**SHORT PROBLEM**
Return the listing below in full, with every line exactly as it is.

**GIVEN DATA**
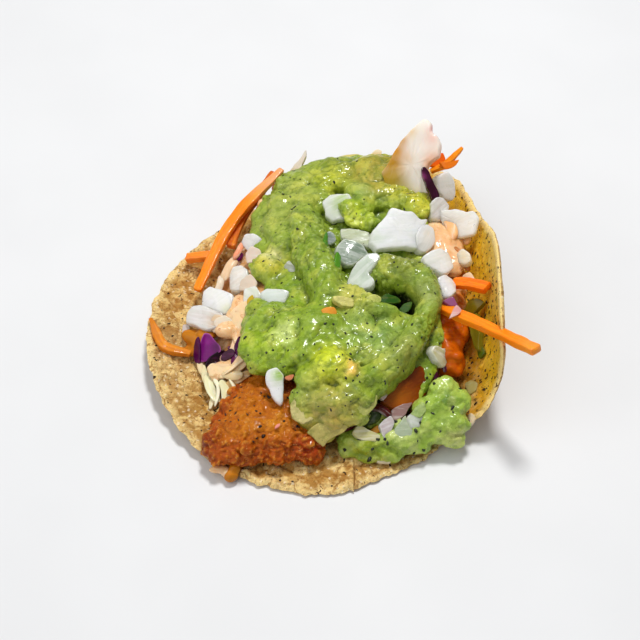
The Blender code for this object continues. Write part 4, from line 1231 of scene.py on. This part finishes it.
def make_onions():
    material = onion_material()
    spots = {
        1: ((0, 3, 6, (0.98, 1.0, 1.0)), (-9, 0, 4, (0.70, 0.78, 0.60)), (7, -4, 3, (0.74, 0.80, 0.66)),
            (3, -3, 2, (0.98, 1.0, 1.0)), (9, 6, 3, (0.96, 0.95, 0.88))),
        3: ((5, 1, 5, (0.40, 0.58, 0.04)),),
        20: ((2, -7, 4, (0.80, 0.78, 0.25)),),
        21: ((7, 1, 5, (0.78, 0.50, 0.26)),),
        23: ((3, -4, 3, (0.55, 0.62, 0.20)),),
        24: ((2, 5, 4, (0.40, 0.62, 0.08)),),
        2: ((2, 2, 3, (0.90, 0.74, 0.58)),),
        14: ((3, 3, 3, (0.92, 0.84, 0.76)),),
        22: ((3, -4, 4, (0.60, 0.60, 0.24)),),
    }
    for number, middle, thickness, facing, turn, cup, colour, outline in ONIONS:
        if number not in (5, 6, 8, 16, 25, 26, 27):
            colour = tuple(value + 0.5 * value * (1 - value) for value in colour)
        # The lighter rim is a painted highlight along the cut edges.
        rim = tuple(0.35 * value + 0.63 * edge for value, edge in zip(colour, (0.98, 0.98, 0.88)))
        add_slab(f"onion_bit_{number:02d}", middle, thickness, facing, turn, cup, colour, outline, material,
                 [f"onion_{number:02d}"], 50 + number, rim, spots.get(number, ()))


# Carrot matchstick: start, middle, end, width, thickness, colour.
ORANGE = (1.0, 0.235, 0.004)
CARROTS = (
    ((-27, 62, 26), (-46, 40, 19), (-59, 8, 13), 4.6, 3.0, ORANGE),
    ((-30, 64, 22), (-42, 46, 16), (-47, 30, 14), 3.6, 2.6, (0.62, 0.13, 0.006)),
    ((-64, 28, 10), (-58, 27, 12), (-52, 28, 12), 3.6, 3.0, (0.90, 0.24, 0.03)),
    ((-76, -4, 11), (-70, -16, 9), (-60, -19, 8), 3.8, 2.6, (0.66, 0.20, 0.006)),
    ((37, -1, 27), (43, -4, 30), (49, -9, 33), 5.0, 2.6, (0.94, 0.16, 0.003)),
    ((32, -13, 27), (46, -28, 34), (62, -49, 45), 4.4, 3.0, (1.0, 0.235, 0.004)),
    ((31, 53, 33), (37, 53, 37), (43, 56, 43), 3.0, 2.0, (1.0, 0.30, 0.006)),
)


def stick_mesh(path, width, thickness, seed, slimness, steps=44, rows=6):
    """A cut stick along a path, thinner where it is slim. Gives its points, faces and grain."""
    path = spline(path, np.linalg.norm(np.array(path[-1]) - np.array(path[0])) / steps)
    heading = np.gradient(path, axis=0)
    heading /= np.linalg.norm(heading, axis=1)[:, None]
    side = np.cross((0, 0, 1), heading)
    side /= np.linalg.norm(side, axis=1)[:, None]
    above = np.cross(heading, side)
    travelled = np.concatenate([[0], np.cumsum(np.linalg.norm(np.diff(path, axis=0), axis=1))])
    edge = [(-1 + 2 * k / rows, -1) for k in range(rows)] + [(1, -1 + 2 * k / rows) for k in range(rows)]
    edge += [(1 - 2 * k / rows, 1) for k in range(rows)] + [(-1, 1 - 2 * k / rows) for k in range(rows)]
    ring = np.array(edge, float)
    ring *= (1 - 0.06 * (abs(ring[:, 0] * ring[:, 1]) ** 2))[:, None]
    points, grain = [], []
    for place, out, up, run in zip(path, side, above, travelled):
        slim = np.interp(run / travelled[-1], (0, 0.3, 0.75, 1), slimness)
        points.append(place + (out * ring[:, :1] * width / 2 + up * ring[:, 1:] * thickness / 2) * slim)
        grain.append(np.stack([np.full(len(ring), run), ring[:, 0] * width / 2,
                               ring[:, 1] * thickness / 2], axis=1))
    points, grain = np.vstack(points), np.vstack(grain)
    points += 0.30 * shake(grain, 6, seed)
    points += 0.14 * shake(grain, 1.5, seed + 3)
    around, count = len(ring), len(path)
    faces = [[row * around + column, row * around + (column + 1) % around,
              (row + 1) * around + (column + 1) % around, (row + 1) * around + column]
             for row in range(count - 1) for column in range(around)]
    faces = [face[::-1] for face in faces]
    faces.append(list(range(around)))
    faces.append([(count - 1) * around + column for column in reversed(range(around))])
    return points, faces, grain


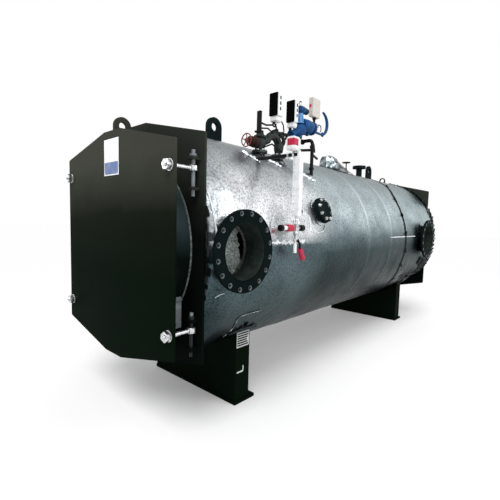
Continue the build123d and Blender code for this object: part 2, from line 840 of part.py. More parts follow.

**TASK SOLUTION**
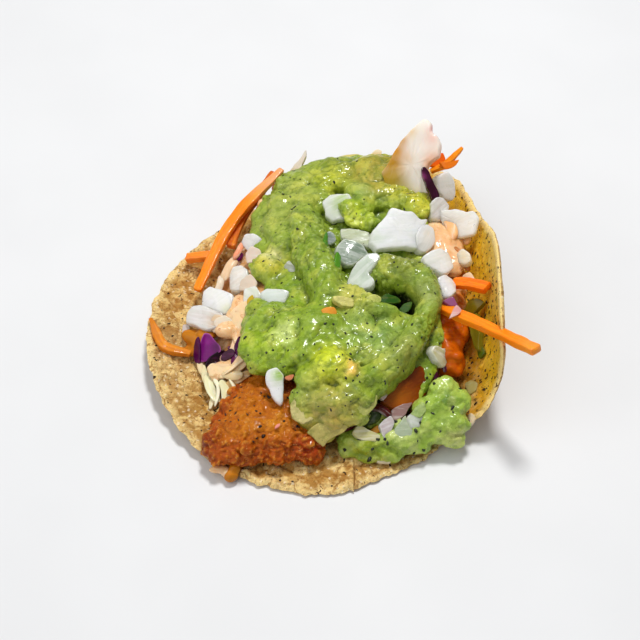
The Blender code for this object continues. Write part 4, from line 1231 of scene.py on. This part finishes it.
def make_onions():
    material = onion_material()
    spots = {
        1: ((0, 3, 6, (0.98, 1.0, 1.0)), (-9, 0, 4, (0.70, 0.78, 0.60)), (7, -4, 3, (0.74, 0.80, 0.66)),
            (3, -3, 2, (0.98, 1.0, 1.0)), (9, 6, 3, (0.96, 0.95, 0.88))),
        3: ((5, 1, 5, (0.40, 0.58, 0.04)),),
        20: ((2, -7, 4, (0.80, 0.78, 0.25)),),
        21: ((7, 1, 5, (0.78, 0.50, 0.26)),),
        23: ((3, -4, 3, (0.55, 0.62, 0.20)),),
        24: ((2, 5, 4, (0.40, 0.62, 0.08)),),
        2: ((2, 2, 3, (0.90, 0.74, 0.58)),),
        14: ((3, 3, 3, (0.92, 0.84, 0.76)),),
        22: ((3, -4, 4, (0.60, 0.60, 0.24)),),
    }
    for number, middle, thickness, facing, turn, cup, colour, outline in ONIONS:
        if number not in (5, 6, 8, 16, 25, 26, 27):
            colour = tuple(value + 0.5 * value * (1 - value) for value in colour)
        # The lighter rim is a painted highlight along the cut edges.
        rim = tuple(0.35 * value + 0.63 * edge for value, edge in zip(colour, (0.98, 0.98, 0.88)))
        add_slab(f"onion_bit_{number:02d}", middle, thickness, facing, turn, cup, colour, outline, material,
                 [f"onion_{number:02d}"], 50 + number, rim, spots.get(number, ()))


# Carrot matchstick: start, middle, end, width, thickness, colour.
ORANGE = (1.0, 0.235, 0.004)
CARROTS = (
    ((-27, 62, 26), (-46, 40, 19), (-59, 8, 13), 4.6, 3.0, ORANGE),
    ((-30, 64, 22), (-42, 46, 16), (-47, 30, 14), 3.6, 2.6, (0.62, 0.13, 0.006)),
    ((-64, 28, 10), (-58, 27, 12), (-52, 28, 12), 3.6, 3.0, (0.90, 0.24, 0.03)),
    ((-76, -4, 11), (-70, -16, 9), (-60, -19, 8), 3.8, 2.6, (0.66, 0.20, 0.006)),
    ((37, -1, 27), (43, -4, 30), (49, -9, 33), 5.0, 2.6, (0.94, 0.16, 0.003)),
    ((32, -13, 27), (46, -28, 34), (62, -49, 45), 4.4, 3.0, (1.0, 0.235, 0.004)),
    ((31, 53, 33), (37, 53, 37), (43, 56, 43), 3.0, 2.0, (1.0, 0.30, 0.006)),
)


def stick_mesh(path, width, thickness, seed, slimness, steps=44, rows=6):
    """A cut stick along a path, thinner where it is slim. Gives its points, faces and grain."""
    path = spline(path, np.linalg.norm(np.array(path[-1]) - np.array(path[0])) / steps)
    heading = np.gradient(path, axis=0)
    heading /= np.linalg.norm(heading, axis=1)[:, None]
    side = np.cross((0, 0, 1), heading)
    side /= np.linalg.norm(side, axis=1)[:, None]
    above = np.cross(heading, side)
    travelled = np.concatenate([[0], np.cumsum(np.linalg.norm(np.diff(path, axis=0), axis=1))])
    edge = [(-1 + 2 * k / rows, -1) for k in range(rows)] + [(1, -1 + 2 * k / rows) for k in range(rows)]
    edge += [(1 - 2 * k / rows, 1) for k in range(rows)] + [(-1, 1 - 2 * k / rows) for k in range(rows)]
    ring = np.array(edge, float)
    ring *= (1 - 0.06 * (abs(ring[:, 0] * ring[:, 1]) ** 2))[:, None]
    points, grain = [], []
    for place, out, up, run in zip(path, side, above, travelled):
        slim = np.interp(run / travelled[-1], (0, 0.3, 0.75, 1), slimness)
        points.append(place + (out * ring[:, :1] * width / 2 + up * ring[:, 1:] * thickness / 2) * slim)
        grain.append(np.stack([np.full(len(ring), run), ring[:, 0] * width / 2,
                               ring[:, 1] * thickness / 2], axis=1))
    points, grain = np.vstack(points), np.vstack(grain)
    points += 0.30 * shake(grain, 6, seed)
    points += 0.14 * shake(grain, 1.5, seed + 3)
    around, count = len(ring), len(path)
    faces = [[row * around + column, row * around + (column + 1) % around,
              (row + 1) * around + (column + 1) % around, (row + 1) * around + column]
             for row in range(count - 1) for column in range(around)]
    faces = [face[::-1] for face in faces]
    faces.append(list(range(around)))
    faces.append([(count - 1) * around + column for column in reversed(range(around))])
    return points, faces, grain


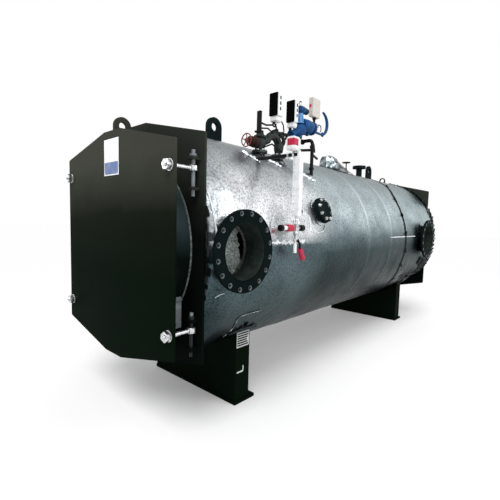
Continue the build123d and Blender code for this object: part 2, from line 840 of part.py. More parts follow.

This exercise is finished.